§ **TASK DETAILS**: Look through the material below and copy exactly the lines from the line with "# The web that" to the line with "before = set(bpy.data.objects)", those two lines included.

§ **DATA BLOCK**:

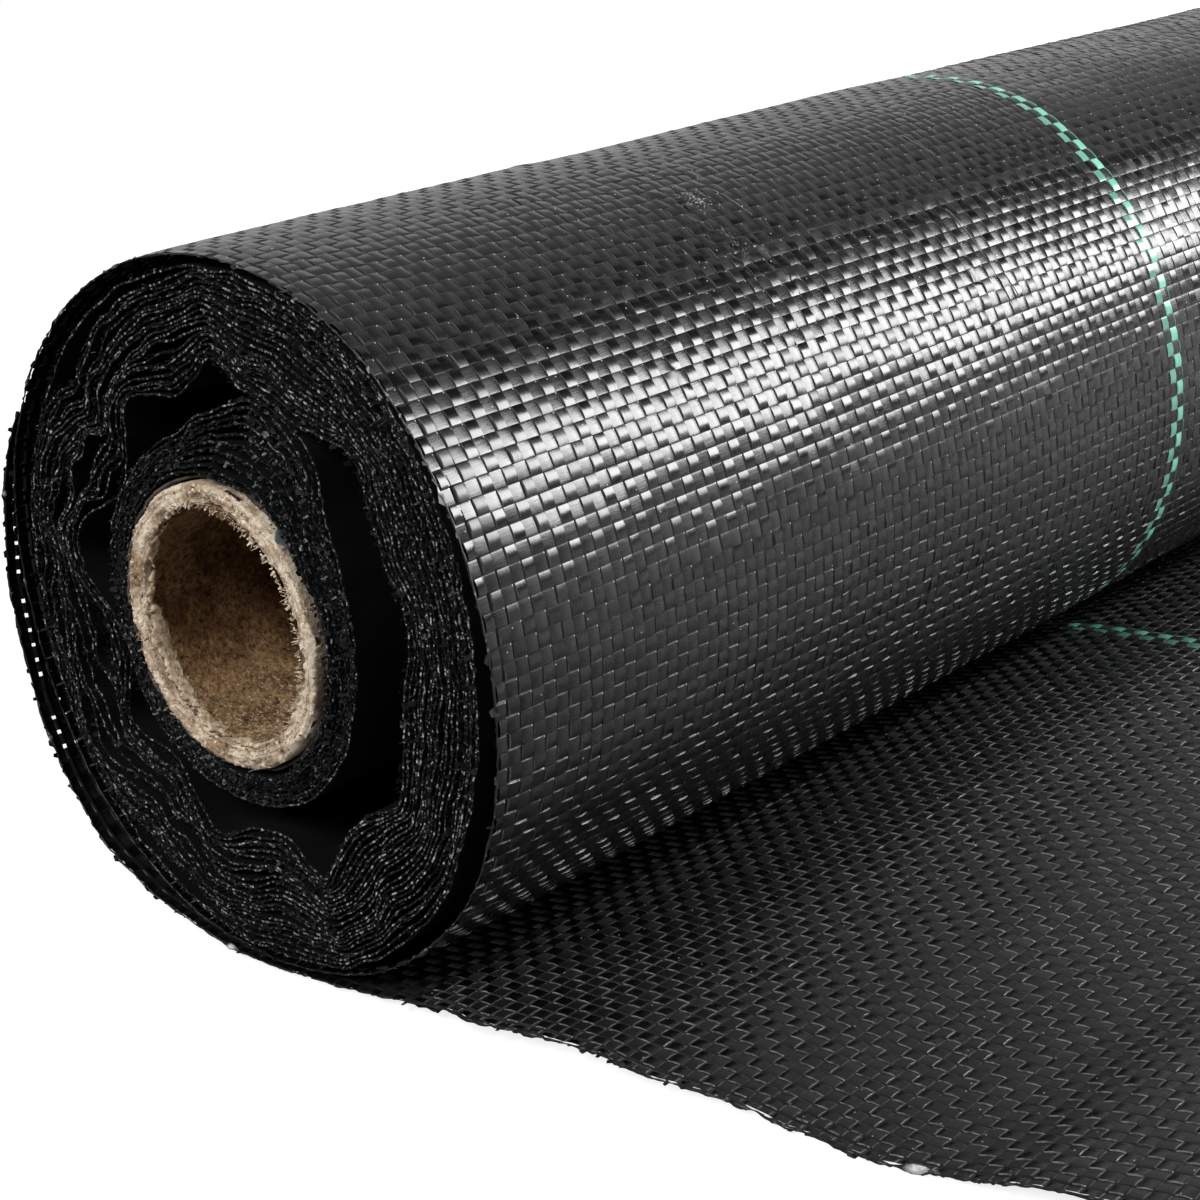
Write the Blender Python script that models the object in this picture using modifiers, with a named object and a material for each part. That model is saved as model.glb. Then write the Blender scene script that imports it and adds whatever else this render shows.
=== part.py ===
"""A roll of woven ground-cover geotextile on a cardboard core, with its free end laid out on the ground.

The roll's axis runs along Y. The near end, at -Y, is the open end of the roll that a user faces. The
web runs from the laid sheet at +X, under the roll, up its far left side, over the top and down the
right, and so on inwards, turn by turn, to a strip of tape on a spiral-wound cardboard core.
Metres, +Z up, the ground at z = 0, and the origin under the middle of the roll and laid sheet together.
"""

import math

import bmesh
import bpy
from mathutils import Matrix

# ---------------------------------------------------------------- driving dimensions
WIDTH = 1.000  # the web, selvedge to selvedge
WEB = 0.0004  # thickness of the woven web
GAP = 0.0003  # clearance between neighbouring solids
TAPE_PITCH = 0.00254  # ten warp tapes to the inch
MARKER_STEP = 0.200  # from the selvedge to the first marker, and from marker to marker
MARKER_TAPES = 2  # green tapes side by side in each marker
BEAD = 0.0008  # the fused bead of a heat-cut selvedge

ROLL_R = 0.0610  # outside of the outermost turn
AXIS_Z = 0.0622  # height of the roll's axis: it rides on the web that passes under it
CORE_BORE_R = 0.01905  # a 38.1 mm core
LINER_R = 0.01975
BODY_IN_R = 0.02005
BODY_OUT_R = 0.02330
SURFACE_IN_R = 0.02360
CORE_OUT_R = 0.02410
CORE_PROUD = 0.0015  # how far the core stands out of the web at each end

START_TAPE_IN_R = 0.02440
START_TAPE_OUT_R = 0.02460
START_TAPE_FROM = 18.0  # degrees round the core, from +X towards +Z
START_TAPE_TO = 78.0
START_TAPE_PROUD = 0.0010

INNER_R = 0.02510  # first tight turn on the core
INNER_TURNS = 7
INNER_PITCH = 0.00080
FOLD_TURNS = 6
FOLD_OUT_R = 0.0488
PACK_R = 0.0500  # first turn of the outer pack
PACK_TURNS = 9
PACK_PITCH = 0.00095
TURN_STEPS = 30  # straight pieces to a turn of the packs
RING_STEPS = 48  # straight pieces round a turned ring

UNDER_TO = 0.030  # the end of the web under the roll, measured from the axis along X
LAID_TO = 0.400
# The slack web on its way down the far left side, as degrees round the axis and the inside radius.
SLACK_ARC = (
    (160.0, 0.0615),
    (170.0, 0.0615),
    (180.0, 0.0616),
    (190.0, 0.0620),
    (200.0, 0.0629),
    (208.0, 0.0642),
    (215.0, 0.0650),
    (222.0, 0.0649),
    (229.0, 0.0642),
    (237.0, 0.0633),
    (245.0, 0.0624),
    (252.0, 0.0618),
    (258.0, 0.0616),
)
# Where it comes down on to the ground: the inside of the web, from the axis along X and from the ground.
TOUCH_DOWN = ((-0.0065, 0.0008), (-0.0020, 0.0004), (0.0297, 0.0004))
LEFT_SIDE = max(-(radius + WEB) * math.cos(math.radians(angle)) for angle, radius in SLACK_ARC)

# The roll's left side and the end of the laid sheet are equally far from the origin.
ROLL_X = (LEFT_SIDE - LAID_TO) / 2.0

# ---------------------------------------------------------------- scene
for old in list(bpy.data.objects):
    bpy.data.objects.remove(old, do_unlink=True)

parts = bpy.data.collections.new("geotextile_roll")
bpy.context.scene.collection.children.link(parts)


def material(name, colour, roughness, metallic=0.0):
    found = bpy.data.materials.new(name)
    found.use_nodes = True
    shader = found.node_tree.nodes["Principled BSDF"]
    shader.inputs["Base Color"].default_value = (*colour, 1.0)
    shader.inputs["Roughness"].default_value = roughness
    shader.inputs["Metallic"].default_value = metallic
    found.diffuse_color = (*colour, 1.0)
    return found


BLACK = (0.028, 0.029, 0.031)
GREEN = (0.36, 0.72, 0.56)


def empty(name, location, parent=None):
    made = bpy.data.objects.new(name, None)
    made.empty_display_size = 0.03
    parts.objects.link(made)
    made.parent = parent
    made.location = location
    return made


# The three bodies: the sheet that stays where it was laid, the web that the roll is standing on, which
# goes along with it, and the roll, which turns about its own axis as it goes.
laid_web = empty("laid_web", (ROLL_X, 0.0, 0.0))
travel = empty("roll_travel", (ROLL_X, 0.0, 0.0))
spin = empty("roll_axis", (0.0, 0.0, AXIS_Z), travel)
spin.rotation_euler = (math.radians(90.0), 0.0, 0.0)  # its local Z is the roll's axis, local Y is up
stand = empty("standing_axis", (0.0, 0.0, AXIS_Z), travel)  # the same, but it goes along without turning
stand.rotation_euler = spin.rotation_euler


def finish(name, data, parent, location, skin):
    made = bpy.data.objects.new(name, data)
    parts.objects.link(made)
    made.parent = parent
    made.location = location
    data.materials.append(skin)
    return made


def ring(name, inner, outer, low, high, skin):
    """A turned ring on the roll's axis, between two world Y positions."""
    half = (high - low) / 2.0
    profile = bmesh.new()
    corners = [
        profile.verts.new(at)
        for at in (
            (outer, 0.0, half),
            (outer, 0.0, -half),
            (inner, 0.0, -half),
            (inner, 0.0, half),
        )
    ]
    for here, there in zip(corners, corners[1:] + corners[:1]):
        profile.edges.new((here, there))
    mesh = bpy.data.meshes.new(name)
    profile.to_mesh(mesh)
    profile.free()
    # Local Z of the axis empty points to -Y, so a ring at world Y sits at -Y along it.
    made = finish(name, mesh, spin, (0.0, 0.0, -(low + high) / 2.0), skin)
    screw = made.modifiers.new("turn", "SCREW")
    screw.axis = "Z"
    screw.angle = math.tau
    screw.steps = screw.render_steps = RING_STEPS
    screw.use_merge_vertices = True
    screw.merge_threshold = 0.00001
    screw.use_smooth_shade = True
    return made


def flat_outline(name, points, low, high, skin, parent=spin):
    """A flat outline in the plane of the roll's end, extruded between two world Y positions."""
    curve = bpy.data.curves.new(name, "CURVE")
    curve.dimensions = "2D"
    curve.fill_mode = "BOTH"
    curve.extrude = (high - low) / 2.0
    spline = curve.splines.new("POLY")
    spline.points.add(len(points) - 1)
    for point, (x, y) in zip(spline.points, points):
        point.co = (x, y, 0.0, 1.0)
    spline.use_cyclic_u = True
    return finish(name, curve, parent, (0.0, 0.0, -(low + high) / 2.0), skin)


def wound(name, radius_at, turns, low, high, skin):
    """The web wound on itself: radius_at gives the inside of the web at a number of turns."""
    steps = TURN_STEPS * turns
    inside, outside = [], []
    for step in range(steps + 1):
        turn = step / TURN_STEPS
        angle = math.tau * turn
        radius = radius_at(turn)
        inside.append((radius * math.cos(angle), radius * math.sin(angle)))
        radius += WEB
        outside.append((radius * math.cos(angle), radius * math.sin(angle)))
    return flat_outline(name, inside + outside[::-1], low, high, skin)


def slab(name, x_low, x_high, y_low, y_high, z_low, z_high, parent, skin):
    """A flat piece of web lying on the ground, with x measured from the roll's axis."""
    shape = bmesh.new()
    bmesh.ops.create_cube(shape, size=1.0)
    size = (x_high - x_low, y_high - y_low, z_high - z_low)
    bmesh.ops.transform(shape, matrix=Matrix.Diagonal((*size, 1.0)), verts=shape.verts)
    mesh = bpy.data.meshes.new(name)
    shape.to_mesh(mesh)
    shape.free()
    middle = (
        (x_low + x_high) / 2.0,
        (y_low + y_high) / 2.0,
        (z_low + z_high) / 2.0,
    )
    return finish(name, mesh, parent, middle, skin)


def bead(name, x_low, x_high, y_middle, parent, skin):
    """The fused selvedge of the laid sheet, a thin bar along X on the ground."""
    shape = bmesh.new()
    bmesh.ops.create_cone(
        shape,
        cap_ends=True,
        cap_tris=False,
        segments=8,
        radius1=BEAD / 2.0,
        radius2=BEAD / 2.0,
        depth=x_high - x_low,
    )
    bmesh.ops.transform(
        shape,
        matrix=Matrix.Rotation(math.radians(90.0), 4, "Y")
        @ Matrix.Rotation(math.radians(22.5), 4, "Z"),
        verts=shape.verts,
    )
    mesh = bpy.data.meshes.new(name)
    shape.to_mesh(mesh)
    shape.free()
    lift = BEAD / 2.0 * math.cos(math.radians(22.5))
    return finish(name, mesh, parent, ((x_low + x_high) / 2.0, y_middle, lift), skin)


# ---------------------------------------------------------------- the core
kraft = material("kraft_liner", (0.205, 0.128, 0.078), 0.85)
board = material("core_board", (0.640, 0.520, 0.390), 0.92)
grey_ply = material("core_surface", (0.420, 0.385, 0.370), 0.85)
clear_tape = material("start_tape", (0.360, 0.420, 0.450), 0.35)
HALF_CORE = WIDTH / 2.0 + CORE_PROUD

ring("core_liner_ply", CORE_BORE_R, LINER_R, -HALF_CORE, HALF_CORE, kraft)
ring("core_body_plies", BODY_IN_R, BODY_OUT_R, -HALF_CORE, HALF_CORE, board)
ring("core_surface_ply", SURFACE_IN_R, CORE_OUT_R, -HALF_CORE, HALF_CORE, grey_ply)

# The strip of tape that holds the web's inner end to the core. It sticks out of the near end a little.
arc_in, arc_out = [], []
ARC_STEPS = 8
for step in range(ARC_STEPS + 1):
    share = step / ARC_STEPS
    angle = math.radians(START_TAPE_FROM + (START_TAPE_TO - START_TAPE_FROM) * share)
    arc_in.append((START_TAPE_IN_R * math.cos(angle), START_TAPE_IN_R * math.sin(angle)))
    arc_out.append((START_TAPE_OUT_R * math.cos(angle), START_TAPE_OUT_R * math.sin(angle)))
flat_outline(
    "start_tape",
    arc_in + arc_out[::-1],
    -WIDTH / 2.0 - START_TAPE_PROUD,
    WIDTH / 2.0,
    clear_tape,
)

# ---------------------------------------------------------------- the web wound on the core
inner_black = material("web_inner", (0.022, 0.026, 0.024), 0.45)
fold_black = material("web_folded", (0.024, 0.024, 0.026), 0.42)
pack_black = material("web_outer", (0.026, 0.027, 0.029), 0.40)
HALF_WEB = WIDTH / 2.0 - BEAD - GAP


def inner_radius(turn):
    return INNER_R + INNER_PITCH * turn


def fold_radius(turn):
    """The slack turns. They bulge away from the core to the right and at the top, and leave gaps there."""
    angle = math.tau * turn
    inside = (
        0.0385
        + 0.0036 * math.cos(angle - math.radians(20.0))
        + 0.0014 * math.cos(2.0 * angle - math.radians(200.0))
        + 0.0013 * math.cos(5.0 * angle - math.radians(60.0))
    )
    return inside + (FOLD_OUT_R - WEB - inside) * turn / FOLD_TURNS


def pack_radius(turn):
    return PACK_R + PACK_PITCH * turn


wound("inner_turns", inner_radius, INNER_TURNS, -HALF_WEB, HALF_WEB, inner_black)
wound("slack_turns", fold_radius, FOLD_TURNS, -HALF_WEB, HALF_WEB, fold_black)
wound("outer_turns", pack_radius, PACK_TURNS, -HALF_WEB, HALF_WEB, pack_black)

# ---------------------------------------------------------------- black tapes and marker tapes
tape_black = material("web_black_tapes", BLACK, 0.33)
tape_green = material("web_marker_tapes", GREEN, 0.40)
melted = material("fused_selvedge", (0.016, 0.016, 0.018), 0.28)

MARKER_HALF = MARKER_TAPES * TAPE_PITCH / 2.0
markers = []
middle = -WIDTH / 2.0 + MARKER_STEP
while middle < WIDTH / 2.0 - MARKER_STEP / 2.0:
    markers.append(middle)
    middle += MARKER_STEP

edges = [-HALF_WEB]
for middle in markers:
    edges += [middle - MARKER_HALF - GAP, middle + MARKER_HALF + GAP]
edges.append(HALF_WEB)

for number in range(len(markers) + 1):
    low, high = edges[2 * number], edges[2 * number + 1]
    ring(f"wrap_panel_{number + 1}", ROLL_R - WEB, ROLL_R, low, high, tape_black)
    slab(f"laid_panel_{number + 1}", UNDER_TO, LAID_TO, low, high, 0.0, WEB, laid_web, tape_black)

for number, middle in enumerate(markers, 1):
    low, high = middle - MARKER_HALF, middle + MARKER_HALF
    ring(f"wrap_marker_{number}", ROLL_R - WEB, ROLL_R, low, high, tape_green)
    slab(f"laid_marker_{number}", UNDER_TO, LAID_TO, low, high, 0.0, WEB, laid_web, tape_green)

for side, sign in (("near", -1.0), ("far", 1.0)):
    low, high = sorted((sign * WIDTH / 2.0, sign * (WIDTH / 2.0 - BEAD)))
    ring(f"wrap_selvedge_{side}", ROLL_R - 0.0006, ROLL_R + 0.0002, low, high, melted)
    bead(f"laid_selvedge_{side}", UNDER_TO, LAID_TO, (low + high) / 2.0, laid_web, melted)

# The web that the roll stands on: slack down the far left side, then flat under the roll to where the
# laid sheet begins. It goes along with the roll and doesn't turn.
under_in, under_out = [], []
for angle, radius in SLACK_ARC:
    way = (math.cos(math.radians(angle)), math.sin(math.radians(angle)))
    under_in.append((radius * way[0], radius * way[1]))
    under_out.append(((radius + WEB) * way[0], (radius + WEB) * way[1]))
for x, height in TOUCH_DOWN:
    under_in.append((x, height - AXIS_Z))
    under_out.append((x, height - WEB - AXIS_Z))
flat_outline("web_under_roll", under_in + under_out[::-1], -HALF_WEB, HALF_WEB, tape_black, stand)

for piece in parts.objects:
    if piece.type == "CURVE":
        for spline in piece.data.splines:
            spline.use_smooth = False
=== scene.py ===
"""Visual model of a part-used roll of woven ground-cover geotextile lying on its own laid-out free end.

The web is one plain-woven sheet of flat tapes. u counts warp tapes from the near selvedge, along Y, and
v counts weft tapes along the web's length, so a cell of the weave is one step of u by one step of v.
Metres throughout, in the frame of the solid model.
"""
import math

import bpy
import numpy as np
from mathutils import Matrix, Vector


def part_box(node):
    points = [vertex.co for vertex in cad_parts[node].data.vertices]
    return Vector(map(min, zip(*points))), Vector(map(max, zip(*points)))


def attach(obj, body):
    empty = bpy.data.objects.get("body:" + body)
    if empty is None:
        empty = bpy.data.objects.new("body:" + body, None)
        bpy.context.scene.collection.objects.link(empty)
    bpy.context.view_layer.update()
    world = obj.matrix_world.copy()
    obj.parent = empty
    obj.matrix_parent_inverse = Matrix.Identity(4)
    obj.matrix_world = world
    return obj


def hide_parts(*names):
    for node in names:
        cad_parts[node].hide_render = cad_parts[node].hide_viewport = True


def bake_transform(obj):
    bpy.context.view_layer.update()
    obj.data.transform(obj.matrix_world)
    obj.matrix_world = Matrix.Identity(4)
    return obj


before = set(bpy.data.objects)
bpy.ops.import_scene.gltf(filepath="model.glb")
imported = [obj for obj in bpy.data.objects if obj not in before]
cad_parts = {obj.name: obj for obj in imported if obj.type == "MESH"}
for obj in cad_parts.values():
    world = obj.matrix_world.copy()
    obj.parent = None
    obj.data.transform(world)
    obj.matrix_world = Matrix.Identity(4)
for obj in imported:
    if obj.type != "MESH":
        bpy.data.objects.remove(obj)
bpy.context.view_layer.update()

MM = 0.001

core_low, core_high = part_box("core_liner_ply")
RX = (core_low[0] + core_high[0]) / 2.0  # the roll's axis
RZ = (core_low[2] + core_high[2]) / 2.0
HALF = 0.4992  # the web reaches this far from the middle before its fused edge
WEFT = 0.00277  # weft pitch of the web where it lies flat
RELIEF = 0.00015  # how far a tape stands up where it passes over another

scene = bpy.context.scene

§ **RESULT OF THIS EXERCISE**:
# The web that the roll stands on: slack down the far left side, then flat under the roll to where the
# laid sheet begins. It goes along with the roll and doesn't turn.
under_in, under_out = [], []
for angle, radius in SLACK_ARC:
    way = (math.cos(math.radians(angle)), math.sin(math.radians(angle)))
    under_in.append((radius * way[0], radius * way[1]))
    under_out.append(((radius + WEB) * way[0], (radius + WEB) * way[1]))
for x, height in TOUCH_DOWN:
    under_in.append((x, height - AXIS_Z))
    under_out.append((x, height - WEB - AXIS_Z))
flat_outline("web_under_roll", under_in + under_out[::-1], -HALF_WEB, HALF_WEB, tape_black, stand)

for piece in parts.objects:
    if piece.type == "CURVE":
        for spline in piece.data.splines:
            spline.use_smooth = False
=== scene.py ===
"""Visual model of a part-used roll of woven ground-cover geotextile lying on its own laid-out free end.

The web is one plain-woven sheet of flat tapes. u counts warp tapes from the near selvedge, along Y, and
v counts weft tapes along the web's length, so a cell of the weave is one step of u by one step of v.
Metres throughout, in the frame of the solid model.
"""
import math

import bpy
import numpy as np
from mathutils import Matrix, Vector


def part_box(node):
    points = [vertex.co for vertex in cad_parts[node].data.vertices]
    return Vector(map(min, zip(*points))), Vector(map(max, zip(*points)))


def attach(obj, body):
    empty = bpy.data.objects.get("body:" + body)
    if empty is None:
        empty = bpy.data.objects.new("body:" + body, None)
        bpy.context.scene.collection.objects.link(empty)
    bpy.context.view_layer.update()
    world = obj.matrix_world.copy()
    obj.parent = empty
    obj.matrix_parent_inverse = Matrix.Identity(4)
    obj.matrix_world = world
    return obj


def hide_parts(*names):
    for node in names:
        cad_parts[node].hide_render = cad_parts[node].hide_viewport = True


def bake_transform(obj):
    bpy.context.view_layer.update()
    obj.data.transform(obj.matrix_world)
    obj.matrix_world = Matrix.Identity(4)
    return obj


before = set(bpy.data.objects)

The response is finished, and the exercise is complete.